[Entries from a dataset]
■ ■ ■ ■

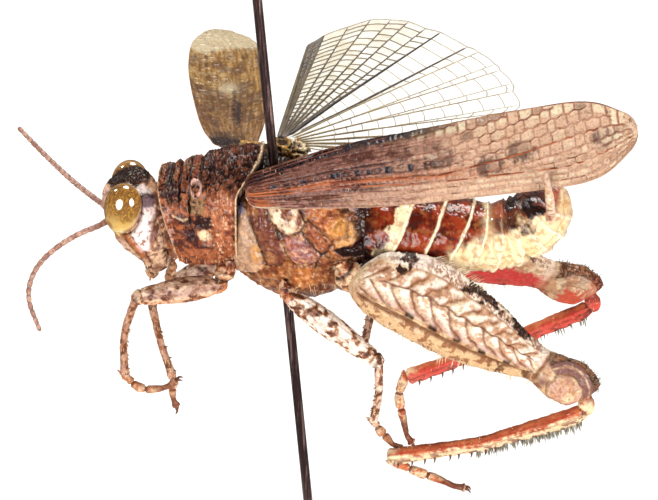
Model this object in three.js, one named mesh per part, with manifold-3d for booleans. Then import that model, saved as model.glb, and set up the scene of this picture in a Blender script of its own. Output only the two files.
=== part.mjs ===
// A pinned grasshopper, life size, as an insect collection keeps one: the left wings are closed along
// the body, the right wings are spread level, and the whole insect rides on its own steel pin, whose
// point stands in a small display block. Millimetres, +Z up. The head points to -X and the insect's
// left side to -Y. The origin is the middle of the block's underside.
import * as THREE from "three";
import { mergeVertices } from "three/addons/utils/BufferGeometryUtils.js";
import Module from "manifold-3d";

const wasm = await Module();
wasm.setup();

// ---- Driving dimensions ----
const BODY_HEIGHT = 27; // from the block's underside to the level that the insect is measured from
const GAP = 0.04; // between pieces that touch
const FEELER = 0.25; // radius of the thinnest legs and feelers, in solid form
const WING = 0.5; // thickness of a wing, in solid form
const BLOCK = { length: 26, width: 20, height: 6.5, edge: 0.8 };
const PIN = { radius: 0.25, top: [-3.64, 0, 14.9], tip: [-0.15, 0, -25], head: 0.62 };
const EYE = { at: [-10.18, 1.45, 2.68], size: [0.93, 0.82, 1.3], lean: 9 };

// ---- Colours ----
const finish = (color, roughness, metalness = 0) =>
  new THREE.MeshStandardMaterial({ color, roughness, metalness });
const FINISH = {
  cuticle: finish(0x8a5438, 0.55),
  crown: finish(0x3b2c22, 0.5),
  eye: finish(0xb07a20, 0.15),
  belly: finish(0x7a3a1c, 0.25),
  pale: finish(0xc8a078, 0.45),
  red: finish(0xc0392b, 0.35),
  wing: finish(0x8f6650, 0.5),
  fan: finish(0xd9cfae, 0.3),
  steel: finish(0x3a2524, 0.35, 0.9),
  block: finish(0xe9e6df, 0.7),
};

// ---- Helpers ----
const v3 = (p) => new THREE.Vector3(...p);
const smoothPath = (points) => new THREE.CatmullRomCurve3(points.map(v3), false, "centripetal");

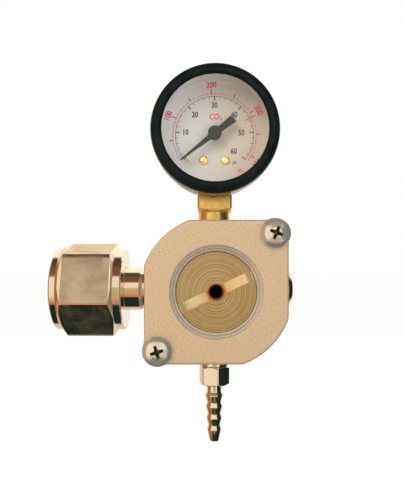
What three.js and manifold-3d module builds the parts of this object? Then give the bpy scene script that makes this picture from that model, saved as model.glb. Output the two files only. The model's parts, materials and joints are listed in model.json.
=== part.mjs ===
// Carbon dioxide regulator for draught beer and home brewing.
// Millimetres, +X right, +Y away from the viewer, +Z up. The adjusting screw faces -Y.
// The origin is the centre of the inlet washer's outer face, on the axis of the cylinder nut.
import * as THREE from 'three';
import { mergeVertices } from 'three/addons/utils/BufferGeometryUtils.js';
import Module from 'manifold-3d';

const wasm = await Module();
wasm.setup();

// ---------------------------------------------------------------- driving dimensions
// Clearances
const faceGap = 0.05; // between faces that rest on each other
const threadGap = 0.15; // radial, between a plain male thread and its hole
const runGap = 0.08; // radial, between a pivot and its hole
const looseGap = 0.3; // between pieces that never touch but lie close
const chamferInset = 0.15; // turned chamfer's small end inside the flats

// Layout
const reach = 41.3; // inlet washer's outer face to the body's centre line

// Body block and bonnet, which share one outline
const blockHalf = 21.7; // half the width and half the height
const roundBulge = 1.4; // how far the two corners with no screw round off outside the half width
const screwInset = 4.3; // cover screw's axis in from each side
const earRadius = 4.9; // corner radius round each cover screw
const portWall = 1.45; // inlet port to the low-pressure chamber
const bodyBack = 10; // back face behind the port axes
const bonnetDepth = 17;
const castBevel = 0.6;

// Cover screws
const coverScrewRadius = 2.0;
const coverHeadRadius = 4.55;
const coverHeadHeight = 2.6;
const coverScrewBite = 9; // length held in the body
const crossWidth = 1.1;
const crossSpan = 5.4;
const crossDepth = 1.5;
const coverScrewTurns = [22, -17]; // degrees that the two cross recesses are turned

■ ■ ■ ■

# THE REQUEST:
Write out the whole listing again. Match it word for word.

# EXERCISE SOLUTION:
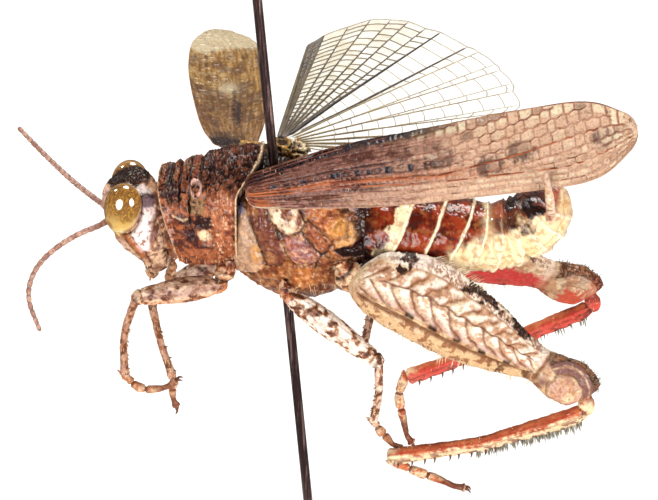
Model this object in three.js, one named mesh per part, with manifold-3d for booleans. Then import that model, saved as model.glb, and set up the scene of this picture in a Blender script of its own. Output only the two files.
=== part.mjs ===
// A pinned grasshopper, life size, as an insect collection keeps one: the left wings are closed along
// the body, the right wings are spread level, and the whole insect rides on its own steel pin, whose
// point stands in a small display block. Millimetres, +Z up. The head points to -X and the insect's
// left side to -Y. The origin is the middle of the block's underside.
import * as THREE from "three";
import { mergeVertices } from "three/addons/utils/BufferGeometryUtils.js";
import Module from "manifold-3d";

const wasm = await Module();
wasm.setup();

// ---- Driving dimensions ----
const BODY_HEIGHT = 27; // from the block's underside to the level that the insect is measured from
const GAP = 0.04; // between pieces that touch
const FEELER = 0.25; // radius of the thinnest legs and feelers, in solid form
const WING = 0.5; // thickness of a wing, in solid form
const BLOCK = { length: 26, width: 20, height: 6.5, edge: 0.8 };
const PIN = { radius: 0.25, top: [-3.64, 0, 14.9], tip: [-0.15, 0, -25], head: 0.62 };
const EYE = { at: [-10.18, 1.45, 2.68], size: [0.93, 0.82, 1.3], lean: 9 };

// ---- Colours ----
const finish = (color, roughness, metalness = 0) =>
  new THREE.MeshStandardMaterial({ color, roughness, metalness });
const FINISH = {
  cuticle: finish(0x8a5438, 0.55),
  crown: finish(0x3b2c22, 0.5),
  eye: finish(0xb07a20, 0.15),
  belly: finish(0x7a3a1c, 0.25),
  pale: finish(0xc8a078, 0.45),
  red: finish(0xc0392b, 0.35),
  wing: finish(0x8f6650, 0.5),
  fan: finish(0xd9cfae, 0.3),
  steel: finish(0x3a2524, 0.35, 0.9),
  block: finish(0xe9e6df, 0.7),
};

// ---- Helpers ----
const v3 = (p) => new THREE.Vector3(...p);
const smoothPath = (points) => new THREE.CatmullRomCurve3(points.map(v3), false, "centripetal");

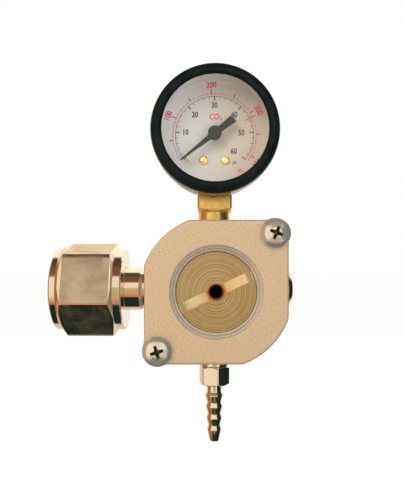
What three.js and manifold-3d module builds the parts of this object? Then give the bpy scene script that makes this picture from that model, saved as model.glb. Output the two files only. The model's parts, materials and joints are listed in model.json.
=== part.mjs ===
// Carbon dioxide regulator for draught beer and home brewing.
// Millimetres, +X right, +Y away from the viewer, +Z up. The adjusting screw faces -Y.
// The origin is the centre of the inlet washer's outer face, on the axis of the cylinder nut.
import * as THREE from 'three';
import { mergeVertices } from 'three/addons/utils/BufferGeometryUtils.js';
import Module from 'manifold-3d';

const wasm = await Module();
wasm.setup();

// ---------------------------------------------------------------- driving dimensions
// Clearances
const faceGap = 0.05; // between faces that rest on each other
const threadGap = 0.15; // radial, between a plain male thread and its hole
const runGap = 0.08; // radial, between a pivot and its hole
const looseGap = 0.3; // between pieces that never touch but lie close
const chamferInset = 0.15; // turned chamfer's small end inside the flats

// Layout
const reach = 41.3; // inlet washer's outer face to the body's centre line

// Body block and bonnet, which share one outline
const blockHalf = 21.7; // half the width and half the height
const roundBulge = 1.4; // how far the two corners with no screw round off outside the half width
const screwInset = 4.3; // cover screw's axis in from each side
const earRadius = 4.9; // corner radius round each cover screw
const portWall = 1.45; // inlet port to the low-pressure chamber
const bodyBack = 10; // back face behind the port axes
const bonnetDepth = 17;
const castBevel = 0.6;

// Cover screws
const coverScrewRadius = 2.0;
const coverHeadRadius = 4.55;
const coverHeadHeight = 2.6;
const coverScrewBite = 9; // length held in the body
const crossWidth = 1.1;
const crossSpan = 5.4;
const crossDepth = 1.5;
const coverScrewTurns = [22, -17]; // degrees that the two cross recesses are turned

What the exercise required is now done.